Material provided =>
====

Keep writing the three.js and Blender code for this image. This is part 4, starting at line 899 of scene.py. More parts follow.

====

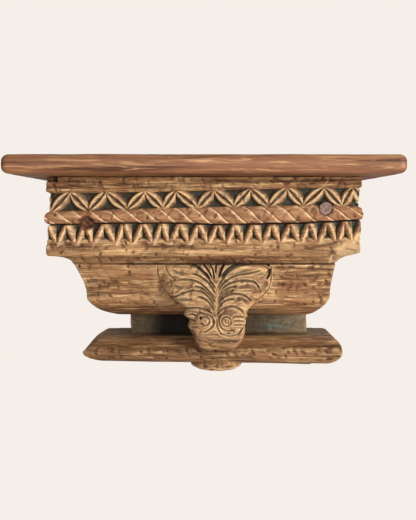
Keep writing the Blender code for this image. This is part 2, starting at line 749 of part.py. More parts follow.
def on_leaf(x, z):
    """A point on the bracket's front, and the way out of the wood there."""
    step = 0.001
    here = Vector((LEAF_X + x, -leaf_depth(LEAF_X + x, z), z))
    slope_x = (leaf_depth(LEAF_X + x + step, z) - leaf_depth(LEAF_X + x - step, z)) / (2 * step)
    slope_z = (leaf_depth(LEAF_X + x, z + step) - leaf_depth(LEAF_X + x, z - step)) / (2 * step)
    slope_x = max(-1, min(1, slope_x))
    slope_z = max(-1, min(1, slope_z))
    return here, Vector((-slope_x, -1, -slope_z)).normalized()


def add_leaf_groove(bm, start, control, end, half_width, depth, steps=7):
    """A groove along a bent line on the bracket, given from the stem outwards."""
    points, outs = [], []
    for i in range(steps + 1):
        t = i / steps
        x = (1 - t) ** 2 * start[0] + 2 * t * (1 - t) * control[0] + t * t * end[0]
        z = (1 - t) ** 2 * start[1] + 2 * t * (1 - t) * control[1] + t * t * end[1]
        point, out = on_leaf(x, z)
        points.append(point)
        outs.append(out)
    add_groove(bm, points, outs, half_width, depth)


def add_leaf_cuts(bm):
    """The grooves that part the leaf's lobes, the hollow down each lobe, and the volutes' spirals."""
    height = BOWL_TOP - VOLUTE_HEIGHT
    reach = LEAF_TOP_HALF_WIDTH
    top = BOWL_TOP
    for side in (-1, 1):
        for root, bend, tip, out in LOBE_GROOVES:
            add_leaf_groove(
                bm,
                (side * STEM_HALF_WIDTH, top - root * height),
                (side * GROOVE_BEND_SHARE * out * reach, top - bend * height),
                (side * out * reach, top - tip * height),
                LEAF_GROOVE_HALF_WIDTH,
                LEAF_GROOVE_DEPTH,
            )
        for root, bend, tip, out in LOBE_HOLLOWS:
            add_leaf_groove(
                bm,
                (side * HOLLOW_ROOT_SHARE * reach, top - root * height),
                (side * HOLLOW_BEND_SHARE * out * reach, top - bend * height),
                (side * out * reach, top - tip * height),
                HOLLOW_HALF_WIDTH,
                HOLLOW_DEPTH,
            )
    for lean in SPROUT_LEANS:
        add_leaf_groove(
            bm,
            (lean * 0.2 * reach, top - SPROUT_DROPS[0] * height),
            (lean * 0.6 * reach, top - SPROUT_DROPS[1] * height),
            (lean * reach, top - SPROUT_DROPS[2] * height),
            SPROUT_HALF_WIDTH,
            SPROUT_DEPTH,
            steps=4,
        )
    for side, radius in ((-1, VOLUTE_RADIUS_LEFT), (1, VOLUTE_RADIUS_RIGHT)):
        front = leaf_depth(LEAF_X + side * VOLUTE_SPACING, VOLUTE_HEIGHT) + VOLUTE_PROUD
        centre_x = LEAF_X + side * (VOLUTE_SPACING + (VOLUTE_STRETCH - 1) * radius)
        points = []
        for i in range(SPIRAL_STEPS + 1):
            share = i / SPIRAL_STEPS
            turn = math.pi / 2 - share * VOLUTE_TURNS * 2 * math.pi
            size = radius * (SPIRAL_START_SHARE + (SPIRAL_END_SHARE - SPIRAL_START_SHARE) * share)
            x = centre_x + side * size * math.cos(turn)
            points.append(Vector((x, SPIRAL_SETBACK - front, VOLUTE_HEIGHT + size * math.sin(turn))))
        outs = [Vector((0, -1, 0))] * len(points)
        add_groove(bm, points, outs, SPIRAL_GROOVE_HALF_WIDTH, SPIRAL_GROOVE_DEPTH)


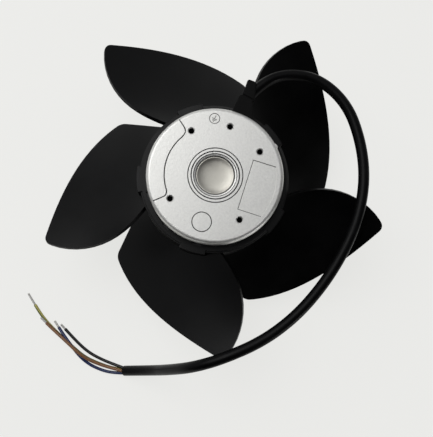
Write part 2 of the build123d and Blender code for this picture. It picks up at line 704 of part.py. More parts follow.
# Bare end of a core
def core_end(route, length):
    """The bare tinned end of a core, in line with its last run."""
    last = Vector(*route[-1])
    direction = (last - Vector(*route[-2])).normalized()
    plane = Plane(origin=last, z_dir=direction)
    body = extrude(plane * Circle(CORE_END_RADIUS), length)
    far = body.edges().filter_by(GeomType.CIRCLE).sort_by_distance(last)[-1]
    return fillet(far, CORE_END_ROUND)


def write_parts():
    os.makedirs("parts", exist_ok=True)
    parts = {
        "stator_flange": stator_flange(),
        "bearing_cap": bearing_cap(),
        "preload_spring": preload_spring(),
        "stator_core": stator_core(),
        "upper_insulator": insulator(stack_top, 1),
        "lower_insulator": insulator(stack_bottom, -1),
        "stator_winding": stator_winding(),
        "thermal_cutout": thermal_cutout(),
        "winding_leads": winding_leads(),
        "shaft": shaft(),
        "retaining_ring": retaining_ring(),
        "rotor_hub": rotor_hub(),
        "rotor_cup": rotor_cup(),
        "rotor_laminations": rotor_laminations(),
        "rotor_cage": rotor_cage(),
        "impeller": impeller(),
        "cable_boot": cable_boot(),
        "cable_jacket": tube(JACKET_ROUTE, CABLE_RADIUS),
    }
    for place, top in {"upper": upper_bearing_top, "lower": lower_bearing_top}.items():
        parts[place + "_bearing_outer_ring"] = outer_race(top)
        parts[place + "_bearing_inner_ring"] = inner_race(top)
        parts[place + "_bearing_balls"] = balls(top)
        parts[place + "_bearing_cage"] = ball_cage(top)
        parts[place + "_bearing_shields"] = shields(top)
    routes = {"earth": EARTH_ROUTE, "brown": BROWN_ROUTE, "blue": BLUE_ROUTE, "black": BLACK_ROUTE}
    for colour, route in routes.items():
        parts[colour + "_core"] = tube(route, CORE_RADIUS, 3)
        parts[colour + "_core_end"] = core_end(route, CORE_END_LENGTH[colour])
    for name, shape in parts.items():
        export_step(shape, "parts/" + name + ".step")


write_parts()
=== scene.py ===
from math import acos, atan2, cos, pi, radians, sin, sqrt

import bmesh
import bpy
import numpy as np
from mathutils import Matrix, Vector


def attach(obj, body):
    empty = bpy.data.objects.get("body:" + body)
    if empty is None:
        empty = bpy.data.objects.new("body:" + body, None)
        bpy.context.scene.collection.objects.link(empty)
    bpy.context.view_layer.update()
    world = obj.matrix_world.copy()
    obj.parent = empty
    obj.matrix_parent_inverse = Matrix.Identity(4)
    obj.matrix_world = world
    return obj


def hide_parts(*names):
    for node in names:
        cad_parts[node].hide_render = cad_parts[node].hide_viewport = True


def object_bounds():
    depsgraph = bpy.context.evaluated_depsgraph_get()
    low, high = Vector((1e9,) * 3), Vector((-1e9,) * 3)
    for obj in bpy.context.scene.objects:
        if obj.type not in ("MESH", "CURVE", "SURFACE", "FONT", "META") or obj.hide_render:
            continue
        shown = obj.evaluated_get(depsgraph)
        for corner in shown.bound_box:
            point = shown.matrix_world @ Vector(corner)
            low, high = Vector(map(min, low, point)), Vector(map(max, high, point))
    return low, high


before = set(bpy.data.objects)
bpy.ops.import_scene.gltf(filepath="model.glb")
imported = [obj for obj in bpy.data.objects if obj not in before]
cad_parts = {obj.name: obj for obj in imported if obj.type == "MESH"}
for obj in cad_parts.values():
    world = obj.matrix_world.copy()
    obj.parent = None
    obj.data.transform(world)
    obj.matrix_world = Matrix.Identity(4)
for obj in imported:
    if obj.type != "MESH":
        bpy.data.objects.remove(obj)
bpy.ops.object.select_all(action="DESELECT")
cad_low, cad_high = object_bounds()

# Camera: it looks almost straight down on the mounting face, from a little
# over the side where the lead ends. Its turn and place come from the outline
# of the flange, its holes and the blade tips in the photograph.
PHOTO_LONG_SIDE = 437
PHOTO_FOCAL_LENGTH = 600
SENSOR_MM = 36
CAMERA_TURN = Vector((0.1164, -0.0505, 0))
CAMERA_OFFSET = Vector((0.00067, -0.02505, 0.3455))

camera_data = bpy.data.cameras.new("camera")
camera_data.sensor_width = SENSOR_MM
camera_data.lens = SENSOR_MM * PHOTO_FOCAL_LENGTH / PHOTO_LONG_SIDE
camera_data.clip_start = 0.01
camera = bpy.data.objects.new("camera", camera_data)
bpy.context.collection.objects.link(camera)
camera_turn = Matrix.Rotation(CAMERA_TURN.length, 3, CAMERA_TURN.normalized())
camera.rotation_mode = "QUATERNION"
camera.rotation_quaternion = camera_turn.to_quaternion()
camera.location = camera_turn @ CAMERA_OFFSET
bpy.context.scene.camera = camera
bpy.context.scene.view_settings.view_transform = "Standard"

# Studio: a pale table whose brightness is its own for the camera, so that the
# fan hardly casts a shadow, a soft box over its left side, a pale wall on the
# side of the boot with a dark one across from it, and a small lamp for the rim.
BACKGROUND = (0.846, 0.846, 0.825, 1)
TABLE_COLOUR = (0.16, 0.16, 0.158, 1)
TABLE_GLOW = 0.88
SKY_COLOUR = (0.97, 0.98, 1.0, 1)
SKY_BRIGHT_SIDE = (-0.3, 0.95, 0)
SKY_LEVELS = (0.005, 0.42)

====

Task details => Extract verbatim only those lines that run from the line with "Keep writing the Blender" to the line with "add_groove(bm, points, outs, half_width, depth)", inclusive.

Exercise output =>
Keep writing the Blender code for this image. This is part 2, starting at line 749 of part.py. More parts follow.
def on_leaf(x, z):
    """A point on the bracket's front, and the way out of the wood there."""
    step = 0.001
    here = Vector((LEAF_X + x, -leaf_depth(LEAF_X + x, z), z))
    slope_x = (leaf_depth(LEAF_X + x + step, z) - leaf_depth(LEAF_X + x - step, z)) / (2 * step)
    slope_z = (leaf_depth(LEAF_X + x, z + step) - leaf_depth(LEAF_X + x, z - step)) / (2 * step)
    slope_x = max(-1, min(1, slope_x))
    slope_z = max(-1, min(1, slope_z))
    return here, Vector((-slope_x, -1, -slope_z)).normalized()


def add_leaf_groove(bm, start, control, end, half_width, depth, steps=7):
    """A groove along a bent line on the bracket, given from the stem outwards."""
    points, outs = [], []
    for i in range(steps + 1):
        t = i / steps
        x = (1 - t) ** 2 * start[0] + 2 * t * (1 - t) * control[0] + t * t * end[0]
        z = (1 - t) ** 2 * start[1] + 2 * t * (1 - t) * control[1] + t * t * end[1]
        point, out = on_leaf(x, z)
        points.append(point)
        outs.append(out)
    add_groove(bm, points, outs, half_width, depth)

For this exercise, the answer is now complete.